Problem description: Copy every line of the material below word for word.

Entries taken from a collection:
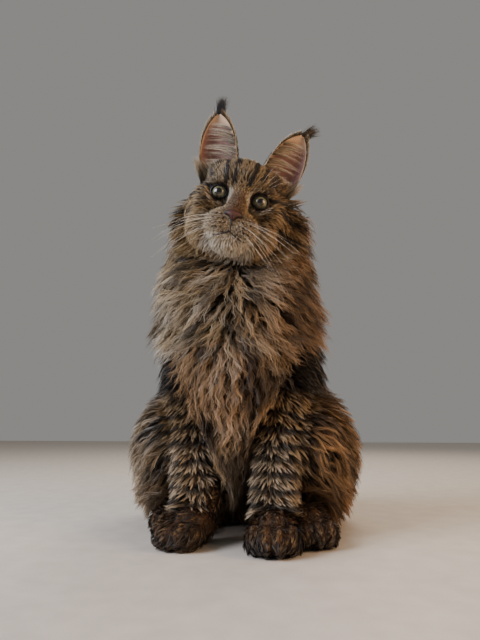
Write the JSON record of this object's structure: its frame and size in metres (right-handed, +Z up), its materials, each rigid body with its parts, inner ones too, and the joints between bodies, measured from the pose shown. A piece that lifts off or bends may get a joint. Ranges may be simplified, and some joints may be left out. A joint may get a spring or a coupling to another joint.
{
  "type": "sitting long-haired cat, life-size still model",
  "caption": "Life-size still model of a large long-haired brown tabby cat sitting upright, head on one side, with a full ruff, tufted ears and bushy tail.",
  "frame": {"origin": "on the floor under the seat, on the middle line of the rump", "axes": "+Z up, -Y the way that the cat faces, +X the cat's own left"},
  "size_m": [0.3447, 0.45, 0.5197],
  "materials": {
    "coat": "long brown tabby fur with dark stripes",
    "ruff": "wavy tan and cream fur with dark roots",
    "leg": "tan fur with narrow dark bars",
    "paw": "short dark brown fur brindled with tan",
    "ear": "thin pinkish skin inside, dark fur outside",
    "tail": "very long dark brown fur with rings",
    "eye": "wet, clear cornea over a grey-green iris",
    "nose_leather": "brick-red leather with a dark rim"
  },
  "bodies": {
    "root": {"head": "coat", "nose": "nose_leather", "eye_left": "eye", "eye_right": "eye", "ear_left": "ear", "ear_right": "ear", "neck": "ruff", "chest": "ruff", "torso": "coat", "foreleg_left": "leg", "foreleg_right": "leg", "forepaw_left": "paw", "forepaw_right": "paw", "thigh_left": "coat", "thigh_right": "coat", "hindpaw_left": "paw", "hindpaw_right": "paw", "tail_base": "tail", "tail_middle": "tail", "tail_tip": "tail"}
  },
  "joints": []
}
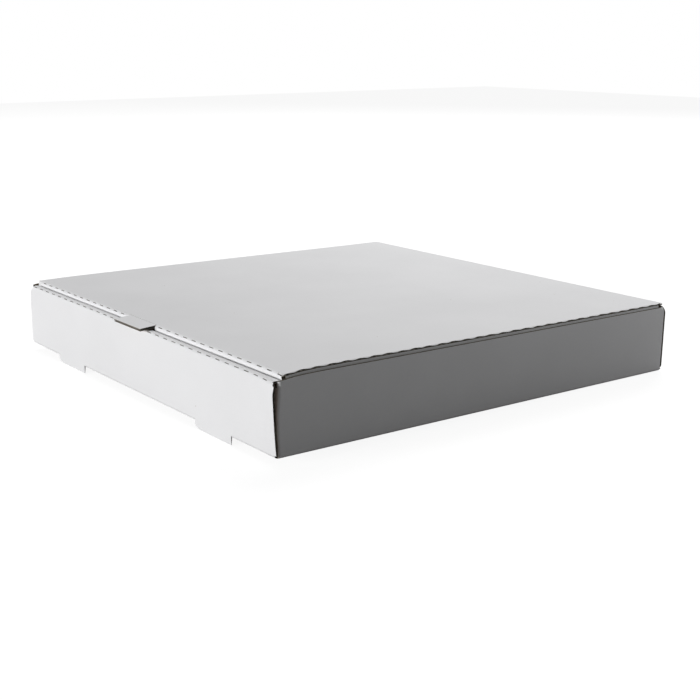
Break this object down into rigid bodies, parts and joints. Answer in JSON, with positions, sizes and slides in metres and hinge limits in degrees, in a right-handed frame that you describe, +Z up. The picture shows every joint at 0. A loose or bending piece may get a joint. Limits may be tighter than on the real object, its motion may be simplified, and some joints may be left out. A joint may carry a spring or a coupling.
{
  "type": "pizza box",
  "caption": "Shallow square corrugated-board box with rolled front rim, locking lugs and a hinged lid with a thumb tab and tucked flaps.",
  "frame": {"origin": "centre of the box's outline on the surface it stands on, level with the bottom of the two lugs", "axes": "+X across the front to the right, +Y from the front wall to the hinged back, +Z up"},
  "size_m": [0.305, 0.3116, 0.0492],
  "materials": {
    "white_corrugated_board": "matt white-faced fine-flute corrugated board, brown at its cut edges and inside"
  },
  "bodies": {
    "tray": {"tray": "white_corrugated_board"},
    "lid": {"lid": "white_corrugated_board"}
  },
  "joints": [
    {"name": "lid_hinge", "type": "hinge", "parent": "tray", "child": "lid", "pos_m": [0, 0.155, 0.04845], "axis": [-1, 0, 0], "range_deg": [0, 180]}
  ]
}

Answer below:
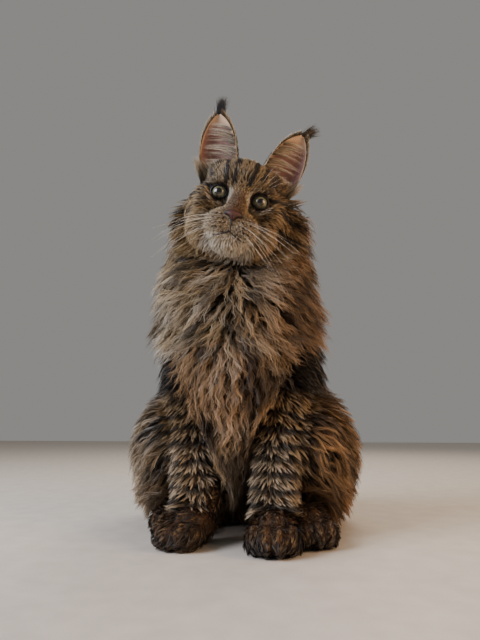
Write the JSON record of this object's structure: its frame and size in metres (right-handed, +Z up), its materials, each rigid body with its parts, inner ones too, and the joints between bodies, measured from the pose shown. A piece that lifts off or bends may get a joint. Ranges may be simplified, and some joints may be left out. A joint may get a spring or a coupling to another joint.
{
  "type": "sitting long-haired cat, life-size still model",
  "caption": "Life-size still model of a large long-haired brown tabby cat sitting upright, head on one side, with a full ruff, tufted ears and bushy tail.",
  "frame": {"origin": "on the floor under the seat, on the middle line of the rump", "axes": "+Z up, -Y the way that the cat faces, +X the cat's own left"},
  "size_m": [0.3447, 0.45, 0.5197],
  "materials": {
    "coat": "long brown tabby fur with dark stripes",
    "ruff": "wavy tan and cream fur with dark roots",
    "leg": "tan fur with narrow dark bars",
    "paw": "short dark brown fur brindled with tan",
    "ear": "thin pinkish skin inside, dark fur outside",
    "tail": "very long dark brown fur with rings",
    "eye": "wet, clear cornea over a grey-green iris",
    "nose_leather": "brick-red leather with a dark rim"
  },
  "bodies": {
    "root": {"head": "coat", "nose": "nose_leather", "eye_left": "eye", "eye_right": "eye", "ear_left": "ear", "ear_right": "ear", "neck": "ruff", "chest": "ruff", "torso": "coat", "foreleg_left": "leg", "foreleg_right": "leg", "forepaw_left": "paw", "forepaw_right": "paw", "thigh_left": "coat", "thigh_right": "coat", "hindpaw_left": "paw", "hindpaw_right": "paw", "tail_base": "tail", "tail_middle": "tail", "tail_tip": "tail"}
  },
  "joints": []
}
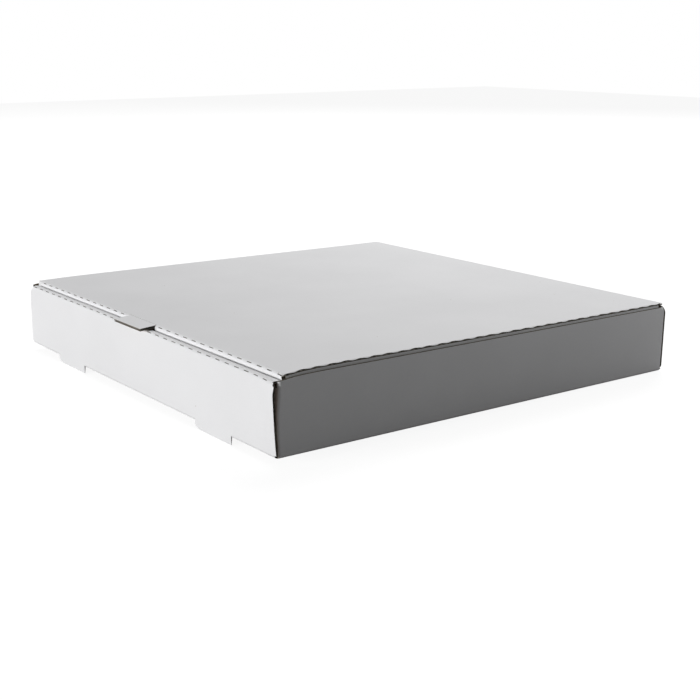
Break this object down into rigid bodies, parts and joints. Answer in JSON, with positions, sizes and slides in metres and hinge limits in degrees, in a right-handed frame that you describe, +Z up. The picture shows every joint at 0. A loose or bending piece may get a joint. Limits may be tighter than on the real object, its motion may be simplified, and some joints may be left out. A joint may carry a spring or a coupling.
{
  "type": "pizza box",
  "caption": "Shallow square corrugated-board box with rolled front rim, locking lugs and a hinged lid with a thumb tab and tucked flaps.",
  "frame": {"origin": "centre of the box's outline on the surface it stands on, level with the bottom of the two lugs", "axes": "+X across the front to the right, +Y from the front wall to the hinged back, +Z up"},
  "size_m": [0.305, 0.3116, 0.0492],
  "materials": {
    "white_corrugated_board": "matt white-faced fine-flute corrugated board, brown at its cut edges and inside"
  },
  "bodies": {
    "tray": {"tray": "white_corrugated_board"},
    "lid": {"lid": "white_corrugated_board"}
  },
  "joints": [
    {"name": "lid_hinge", "type": "hinge", "parent": "tray", "child": "lid", "pos_m": [0, 0.155, 0.04845], "axis": [-1, 0, 0], "range_deg": [0, 180]}
  ]
}